3. Even if (2) works, I see that lra-eliminates.cc:update_reg_eliminate
asserts that if the backend said elimination to SP is
ok first up, it
cannot reject that elimination later (line 1165). If the only reason
FP is required is because LRA created stack
slots, what should the backend do?
I think it can be relaxed for avr on which sp can not be used access
stack memory
4. When simplify_subreg_regno bails for FP, lra-constraints.cc:1815
sets rclass = NO_REGS and forces a spill to memory. The comment says
it is to prevent infinite looping, but for this case, doesn't it
make sense to look for other regs?
I guess it can be relaxed for avr and frame-pointer too as avr does not
use sp for accessing memory
5. I can work around the problem by disabling elimination from FP to SP
when lra_in_progress, but I think it pevents IRA/LRA from using
R28:R29 even when FP is not required at all?

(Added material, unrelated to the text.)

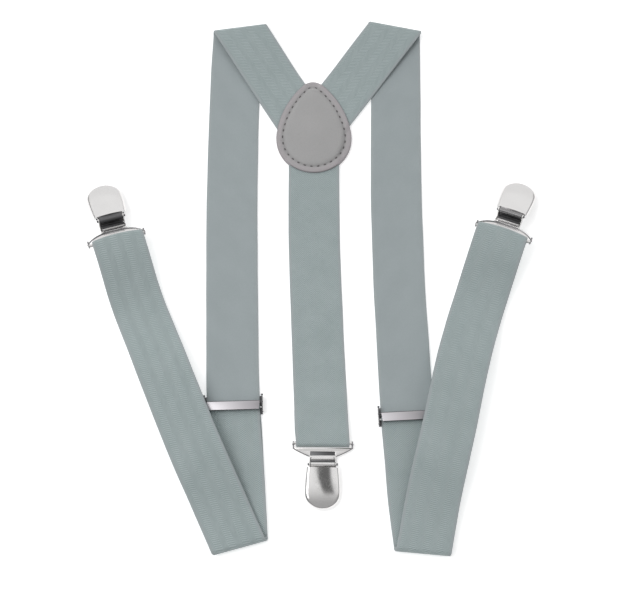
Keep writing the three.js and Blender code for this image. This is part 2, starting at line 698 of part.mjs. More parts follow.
// The finished object stands with its bounding box centred on the origin and its base at zero
const extent = new THREE.Box3();
group.updateMatrixWorld(true);
extent.setFromObject(group, true);
const shift = extent.getCenter(new THREE.Vector3());
for (const mesh of group.children) {
  mesh.geometry.translate(-shift.x, -shift.y, -extent.min.z);
}

export default group;
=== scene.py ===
"""Suspenders with a Y back, laid out flat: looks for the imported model.

Lengths in the layout are millimetres.
"""
import math

import bmesh
import bpy
import numpy as np
from mathutils import Matrix, Vector


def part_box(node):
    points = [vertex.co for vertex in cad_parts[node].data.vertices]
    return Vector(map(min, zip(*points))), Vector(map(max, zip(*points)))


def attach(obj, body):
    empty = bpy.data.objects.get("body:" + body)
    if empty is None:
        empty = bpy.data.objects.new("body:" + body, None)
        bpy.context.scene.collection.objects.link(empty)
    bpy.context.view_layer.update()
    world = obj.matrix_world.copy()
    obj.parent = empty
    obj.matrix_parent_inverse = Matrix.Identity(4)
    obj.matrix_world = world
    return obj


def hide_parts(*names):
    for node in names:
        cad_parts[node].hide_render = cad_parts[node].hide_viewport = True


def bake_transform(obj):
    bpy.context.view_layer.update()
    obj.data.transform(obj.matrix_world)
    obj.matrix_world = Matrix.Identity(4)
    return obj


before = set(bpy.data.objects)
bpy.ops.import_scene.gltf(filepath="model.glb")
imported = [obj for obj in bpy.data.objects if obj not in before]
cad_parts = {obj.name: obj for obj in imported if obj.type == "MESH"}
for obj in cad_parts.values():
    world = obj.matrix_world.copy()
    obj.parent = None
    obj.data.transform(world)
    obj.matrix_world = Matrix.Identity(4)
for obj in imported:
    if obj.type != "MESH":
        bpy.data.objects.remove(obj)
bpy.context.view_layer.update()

MM = 0.001

# ---------------------------------------------------------------- layout
WEB_W = 34.6
WEB_T = 1.2
Z_YOKE = 2.1
Z_FLAT = 0.7
Z_TRACK = 1.55
Z_RETURN = 2.95
SHOULDER_R = 2.2
HEM_OUTER_R = 2.35
HEM_INNER_R = 0.95
Z_OVER_BUCKLE = 12.9
Z_SAG = 4.2
PLY_STEP = 1.5
BAR_Y = -2.5
LOOP_R = 1.9
ADJ_Y = 6.2
ANCHOR_Y = -2.2
ANCHOR_Z = 4.1
HEM_R = 1.15

YOKE_TOP = (-0.4, 26.0, 9.0)
YOKE_LOW = (0.3, -7.6, 26.0)
YOKE_FLANK_R = 62.0

# Each clip: place of its strap end, turn about the vertical, slope, roll, and strap offset
CLIPS = {
    "left": (-131.9, -83.41, 11.6, 18.5, 17.0, 5.0, 0.8),
    "right": (127.53, -79.17, 11.6, -23.0, 17.0, -5.0, -0.8),
    "center": (5.98, -224.59, 2.6, 179.6, 3.0, 0.0, 0.0),
}
ADJUSTERS = {"left": (-52.05, -196.8, 1.7), "right": (61.05, -203.6, 2.95)}
SIDES = {
    "left": {
        "start": [(-22.8, -4.6), (-0.3, 24.6)],
        "back": [(-3.9, -2.4), (-24.8, 31.7), (-48.5, 70.5)],
        "shoulder": [(-69.9, 72.0), (-34.2, 77.1)],
        "chest": [(-53.2, 76), (-54.6, 40), (-55.3, -16), (-55.2, -70), (-54.2, -125),
                  (-52.1, -195), (-50.6, -213.5), (-48.2, -252.7), (-46.0, -287)],
        "hem": [(-62.5, -291.2), (-29.5, -282.1)],
        "front": [(-48.0, -287), (-63.5, -253.2), (-77.9, -221.8), (-91.6, -188.8),
                  (-106.0, -153.6), (-119.8, -119.8), (-129.8, -91)],
    },
    "right": {
        "start": [(0.3, 24.6), (22.8, -4.6)],
        "back": [(1.8, -1.3), (25.1, 31.2), (54.0, 71.2)],
        "shoulder": [(40.8, 78.8), (74.9, 71.7)],
        "chest": [(57.9, 75), (57.3, 23), (56.4, -50), (56.7, -82), (57.4, -118),
                  (58.6, -147), (61.05, -203), (62.7, -226.7), (64.7, -259.1), (68.4, -290)],
        "hem": [(52.3, -288.9), (87.2, -292.1)],
        "front": [(69.8, -290.5), (76.4, -257), (88.4, -207), (98.2, -166), (108.6, -132),
                  (124.6, -88)],
    },
}
CENTER_LINE = [(0.3, -8), (0.3, -53), (0.6, -85), (1.9, -125), (3.1, -159), (4.4, -190),
               (5.5, -221)]
CENTER_TAB_END_Y = -199.9

# The layout is measured from the yoke; the row frame is centred on the whole object
YOKE_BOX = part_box("yoke_back_leather")
SHIFT = np.array([
    (YOKE_BOX[0].x + YOKE_BOX[1].x) / 2 / MM - YOKE_LOW[0],
    YOKE_BOX[1].y / MM - (YOKE_TOP[1] + YOKE_TOP[2]),
    YOKE_BOX[0].z / MM,
])


# ---------------------------------------------------------------- curves and runs
def catmull(points, steps):
    """Centripetal Catmull-Rom curve through the points, sampled evenly by length."""
    p = [np.array(q, float) for q in points]
    p = [2 * p[0] - p[1], *p, 2 * p[-1] - p[-2]]
    out = []
    for i in range(1, len(p) - 2):
        a, b, c, d = p[i - 1], p[i], p[i + 1], p[i + 2]
        t0, t1, t2 = (math.sqrt(max(np.linalg.norm(v), 1e-6)) for v in (b - a, c - b, d - c))
        m1 = ((b - a) / t0 - (c - a) / (t0 + t1) + (c - b) / t1) * t1
        m2 = ((c - b) / t1 - (d - b) / (t1 + t2) + (d - c) / t2) * t1
        for t in np.linspace(0, 1, 24, endpoint=False):
            h = t * t
            k = h * t
            out.append(
                (2 * k - 3 * h + 1) * b + (k - 2 * h + t) * m1
                + (3 * h - 2 * k) * c + (k - h) * m2
            )
    out.append(p[-2])
    return evenly(np.array(out), steps)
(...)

Yes, it is better to avoid disabling elimination
6. Basic question, but does FP to SP elimination mean any operation
possible with FP should be doable with SP as well?
Hard to say. There are a lot of undocumented RA assumptions.
If you send me the preprocessed test, I could start to work on it to fix
the problems. I think it is hard to fix them right for a person having
a little experience with LRA.